§ **WRITTEN TASK**: Output the lines below exactly, please, from the first line until the line with "OPENING_CORNER_RADIUS = 3.2", counting both.

§ **DATASET EXCERPT**:
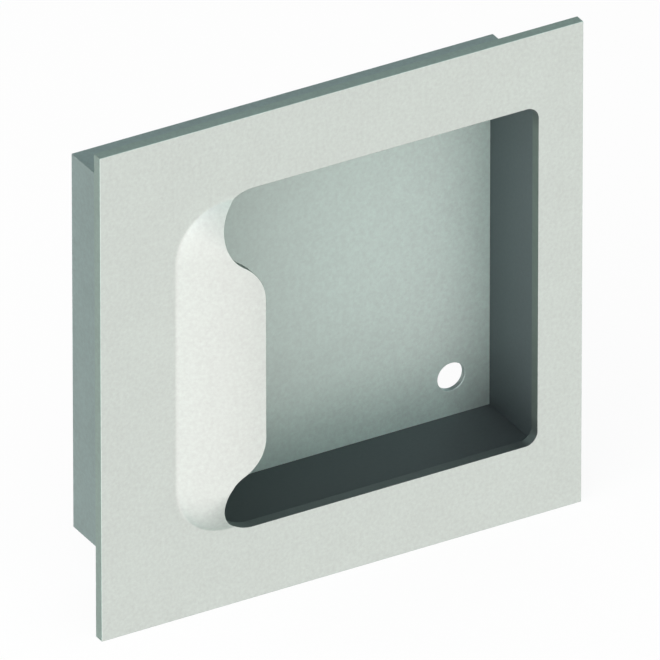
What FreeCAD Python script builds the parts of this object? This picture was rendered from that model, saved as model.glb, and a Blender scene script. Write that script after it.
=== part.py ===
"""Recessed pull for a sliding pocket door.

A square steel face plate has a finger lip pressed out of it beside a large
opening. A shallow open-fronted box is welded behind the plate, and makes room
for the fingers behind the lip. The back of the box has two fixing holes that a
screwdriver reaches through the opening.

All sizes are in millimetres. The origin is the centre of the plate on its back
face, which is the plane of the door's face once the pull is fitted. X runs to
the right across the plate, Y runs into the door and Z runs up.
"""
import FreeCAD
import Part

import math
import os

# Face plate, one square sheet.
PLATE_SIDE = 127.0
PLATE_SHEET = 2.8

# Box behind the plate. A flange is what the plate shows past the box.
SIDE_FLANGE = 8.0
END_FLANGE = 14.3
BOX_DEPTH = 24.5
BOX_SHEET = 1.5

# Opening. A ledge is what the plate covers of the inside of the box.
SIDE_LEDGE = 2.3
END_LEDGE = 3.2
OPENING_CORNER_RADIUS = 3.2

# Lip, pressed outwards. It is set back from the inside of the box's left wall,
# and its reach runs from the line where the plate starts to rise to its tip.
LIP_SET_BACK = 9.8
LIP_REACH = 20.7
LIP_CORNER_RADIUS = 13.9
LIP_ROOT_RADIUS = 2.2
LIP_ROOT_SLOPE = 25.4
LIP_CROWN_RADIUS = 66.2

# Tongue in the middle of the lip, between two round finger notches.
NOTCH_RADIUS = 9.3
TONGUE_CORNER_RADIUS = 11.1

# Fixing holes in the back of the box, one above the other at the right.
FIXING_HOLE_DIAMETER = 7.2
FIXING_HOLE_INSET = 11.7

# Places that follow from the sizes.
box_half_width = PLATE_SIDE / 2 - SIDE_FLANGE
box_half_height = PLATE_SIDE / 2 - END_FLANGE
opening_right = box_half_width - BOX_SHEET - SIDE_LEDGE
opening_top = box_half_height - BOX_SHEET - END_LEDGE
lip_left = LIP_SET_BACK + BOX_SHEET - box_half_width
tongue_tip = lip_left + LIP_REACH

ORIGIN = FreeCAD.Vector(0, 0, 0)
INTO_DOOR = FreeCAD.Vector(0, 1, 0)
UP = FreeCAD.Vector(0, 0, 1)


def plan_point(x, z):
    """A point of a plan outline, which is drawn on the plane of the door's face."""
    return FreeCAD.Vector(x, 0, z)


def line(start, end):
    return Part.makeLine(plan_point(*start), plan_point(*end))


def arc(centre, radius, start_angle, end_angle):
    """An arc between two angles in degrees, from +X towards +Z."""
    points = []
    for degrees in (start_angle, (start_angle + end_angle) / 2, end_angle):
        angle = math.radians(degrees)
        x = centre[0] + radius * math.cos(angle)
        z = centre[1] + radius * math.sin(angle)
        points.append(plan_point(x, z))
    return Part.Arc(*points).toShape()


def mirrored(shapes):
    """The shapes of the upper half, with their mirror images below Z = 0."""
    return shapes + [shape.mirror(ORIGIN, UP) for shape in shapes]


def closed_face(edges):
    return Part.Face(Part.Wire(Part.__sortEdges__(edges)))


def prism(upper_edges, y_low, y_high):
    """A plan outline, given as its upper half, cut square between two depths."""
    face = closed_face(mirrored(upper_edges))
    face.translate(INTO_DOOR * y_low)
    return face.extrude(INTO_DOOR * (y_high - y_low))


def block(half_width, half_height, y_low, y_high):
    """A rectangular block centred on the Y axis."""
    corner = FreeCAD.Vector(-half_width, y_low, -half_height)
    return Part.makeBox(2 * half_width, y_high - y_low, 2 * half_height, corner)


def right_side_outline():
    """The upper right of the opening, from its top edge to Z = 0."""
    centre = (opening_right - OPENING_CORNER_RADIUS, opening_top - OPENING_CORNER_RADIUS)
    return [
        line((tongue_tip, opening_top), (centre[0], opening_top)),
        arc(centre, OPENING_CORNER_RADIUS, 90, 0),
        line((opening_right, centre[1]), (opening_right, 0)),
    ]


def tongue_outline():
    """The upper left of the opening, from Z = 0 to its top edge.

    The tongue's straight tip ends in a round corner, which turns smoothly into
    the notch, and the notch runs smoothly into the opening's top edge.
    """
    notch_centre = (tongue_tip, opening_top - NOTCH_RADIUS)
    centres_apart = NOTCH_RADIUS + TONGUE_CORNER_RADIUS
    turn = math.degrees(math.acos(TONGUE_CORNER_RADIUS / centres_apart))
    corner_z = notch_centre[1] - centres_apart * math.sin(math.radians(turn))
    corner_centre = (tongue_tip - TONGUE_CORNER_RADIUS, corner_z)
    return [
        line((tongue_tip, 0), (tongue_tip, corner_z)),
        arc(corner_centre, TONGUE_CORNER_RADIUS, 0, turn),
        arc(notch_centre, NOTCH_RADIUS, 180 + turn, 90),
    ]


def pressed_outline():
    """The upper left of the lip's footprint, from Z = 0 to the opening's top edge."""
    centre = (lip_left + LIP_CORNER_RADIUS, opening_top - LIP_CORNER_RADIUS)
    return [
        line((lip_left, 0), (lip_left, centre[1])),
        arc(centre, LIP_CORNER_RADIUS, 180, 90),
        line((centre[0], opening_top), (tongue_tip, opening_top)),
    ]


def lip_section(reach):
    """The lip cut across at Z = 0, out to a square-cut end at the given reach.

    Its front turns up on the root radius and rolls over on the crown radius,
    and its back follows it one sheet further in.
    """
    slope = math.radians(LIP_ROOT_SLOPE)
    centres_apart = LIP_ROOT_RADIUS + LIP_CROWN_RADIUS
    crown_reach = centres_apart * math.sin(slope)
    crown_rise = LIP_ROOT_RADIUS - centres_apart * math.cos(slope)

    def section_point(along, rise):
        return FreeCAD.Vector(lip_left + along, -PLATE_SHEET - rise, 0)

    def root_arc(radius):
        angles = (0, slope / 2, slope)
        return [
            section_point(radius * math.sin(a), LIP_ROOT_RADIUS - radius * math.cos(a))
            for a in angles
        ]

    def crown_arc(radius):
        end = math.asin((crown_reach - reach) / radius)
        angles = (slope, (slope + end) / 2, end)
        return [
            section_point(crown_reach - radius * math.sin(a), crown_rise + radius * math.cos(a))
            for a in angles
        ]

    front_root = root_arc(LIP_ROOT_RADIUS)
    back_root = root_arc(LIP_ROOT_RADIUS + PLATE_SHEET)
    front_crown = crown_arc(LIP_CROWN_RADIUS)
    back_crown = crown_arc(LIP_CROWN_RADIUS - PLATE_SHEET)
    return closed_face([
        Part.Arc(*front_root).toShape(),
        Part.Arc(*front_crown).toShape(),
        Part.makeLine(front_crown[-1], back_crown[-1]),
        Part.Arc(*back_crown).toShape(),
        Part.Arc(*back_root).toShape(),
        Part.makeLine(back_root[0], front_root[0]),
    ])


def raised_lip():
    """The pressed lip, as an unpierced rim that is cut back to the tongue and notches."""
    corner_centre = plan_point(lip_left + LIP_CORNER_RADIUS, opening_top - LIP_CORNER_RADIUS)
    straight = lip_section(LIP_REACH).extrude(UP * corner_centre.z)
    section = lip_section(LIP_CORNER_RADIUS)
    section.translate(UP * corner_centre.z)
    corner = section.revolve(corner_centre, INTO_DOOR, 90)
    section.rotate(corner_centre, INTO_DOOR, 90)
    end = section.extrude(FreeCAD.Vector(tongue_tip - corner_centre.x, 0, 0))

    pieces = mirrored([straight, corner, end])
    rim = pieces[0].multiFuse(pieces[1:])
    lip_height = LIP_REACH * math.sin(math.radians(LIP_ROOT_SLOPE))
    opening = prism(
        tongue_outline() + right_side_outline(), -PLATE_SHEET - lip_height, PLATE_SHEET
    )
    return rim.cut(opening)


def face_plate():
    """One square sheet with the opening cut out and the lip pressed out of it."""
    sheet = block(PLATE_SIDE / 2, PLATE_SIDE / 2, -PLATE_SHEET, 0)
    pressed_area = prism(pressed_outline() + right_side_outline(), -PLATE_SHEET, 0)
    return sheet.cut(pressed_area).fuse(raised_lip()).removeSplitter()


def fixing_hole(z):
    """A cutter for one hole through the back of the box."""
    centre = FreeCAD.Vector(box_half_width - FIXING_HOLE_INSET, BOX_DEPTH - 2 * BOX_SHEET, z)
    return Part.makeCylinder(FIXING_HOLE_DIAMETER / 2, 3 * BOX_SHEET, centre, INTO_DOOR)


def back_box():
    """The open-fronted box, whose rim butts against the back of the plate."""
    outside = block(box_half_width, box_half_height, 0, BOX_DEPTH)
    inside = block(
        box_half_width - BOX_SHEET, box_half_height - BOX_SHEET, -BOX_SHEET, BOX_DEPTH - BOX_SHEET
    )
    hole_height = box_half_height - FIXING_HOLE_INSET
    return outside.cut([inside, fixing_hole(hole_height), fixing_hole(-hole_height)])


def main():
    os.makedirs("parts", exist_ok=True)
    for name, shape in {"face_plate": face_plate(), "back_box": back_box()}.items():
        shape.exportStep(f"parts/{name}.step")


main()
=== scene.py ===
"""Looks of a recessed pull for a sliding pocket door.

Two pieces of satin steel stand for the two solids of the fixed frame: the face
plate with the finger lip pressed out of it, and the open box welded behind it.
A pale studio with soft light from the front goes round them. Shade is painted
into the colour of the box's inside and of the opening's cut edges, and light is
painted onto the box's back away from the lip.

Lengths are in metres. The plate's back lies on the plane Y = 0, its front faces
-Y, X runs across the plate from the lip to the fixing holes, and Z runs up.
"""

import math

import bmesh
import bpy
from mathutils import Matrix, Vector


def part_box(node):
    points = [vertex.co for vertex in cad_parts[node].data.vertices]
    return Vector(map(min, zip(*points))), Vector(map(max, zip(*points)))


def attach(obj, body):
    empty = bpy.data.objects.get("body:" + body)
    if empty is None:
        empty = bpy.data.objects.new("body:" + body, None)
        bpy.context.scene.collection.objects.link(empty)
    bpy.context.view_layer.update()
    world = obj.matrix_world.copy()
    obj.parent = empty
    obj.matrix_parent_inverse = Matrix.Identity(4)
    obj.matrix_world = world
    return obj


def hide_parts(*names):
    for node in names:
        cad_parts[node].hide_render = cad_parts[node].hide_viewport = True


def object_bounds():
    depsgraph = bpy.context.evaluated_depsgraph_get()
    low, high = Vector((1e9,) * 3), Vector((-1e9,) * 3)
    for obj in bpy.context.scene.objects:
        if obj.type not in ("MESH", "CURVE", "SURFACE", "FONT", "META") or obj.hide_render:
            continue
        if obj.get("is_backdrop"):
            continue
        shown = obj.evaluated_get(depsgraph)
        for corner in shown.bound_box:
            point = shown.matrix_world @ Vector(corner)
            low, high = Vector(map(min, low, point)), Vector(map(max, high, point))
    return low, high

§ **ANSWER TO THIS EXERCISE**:
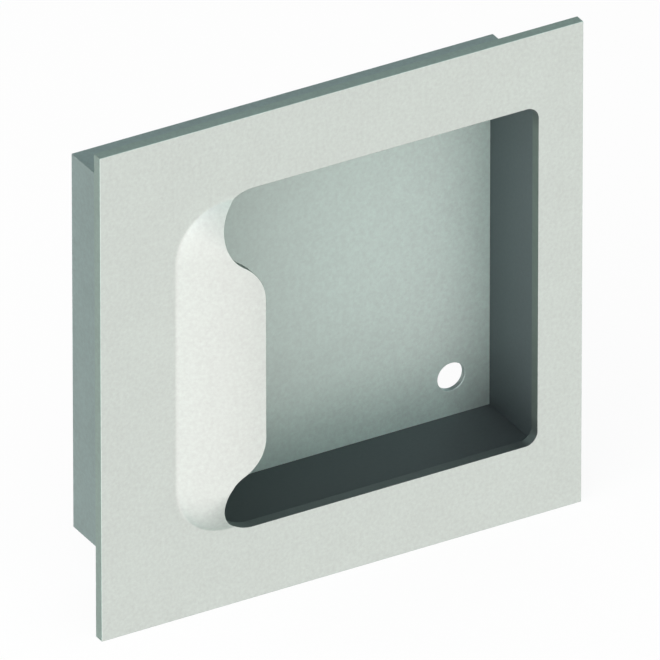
What FreeCAD Python script builds the parts of this object? This picture was rendered from that model, saved as model.glb, and a Blender scene script. Write that script after it.
=== part.py ===
"""Recessed pull for a sliding pocket door.

A square steel face plate has a finger lip pressed out of it beside a large
opening. A shallow open-fronted box is welded behind the plate, and makes room
for the fingers behind the lip. The back of the box has two fixing holes that a
screwdriver reaches through the opening.

All sizes are in millimetres. The origin is the centre of the plate on its back
face, which is the plane of the door's face once the pull is fitted. X runs to
the right across the plate, Y runs into the door and Z runs up.
"""
import FreeCAD
import Part

import math
import os

# Face plate, one square sheet.
PLATE_SIDE = 127.0
PLATE_SHEET = 2.8

# Box behind the plate. A flange is what the plate shows past the box.
SIDE_FLANGE = 8.0
END_FLANGE = 14.3
BOX_DEPTH = 24.5
BOX_SHEET = 1.5

# Opening. A ledge is what the plate covers of the inside of the box.
SIDE_LEDGE = 2.3
END_LEDGE = 3.2
OPENING_CORNER_RADIUS = 3.2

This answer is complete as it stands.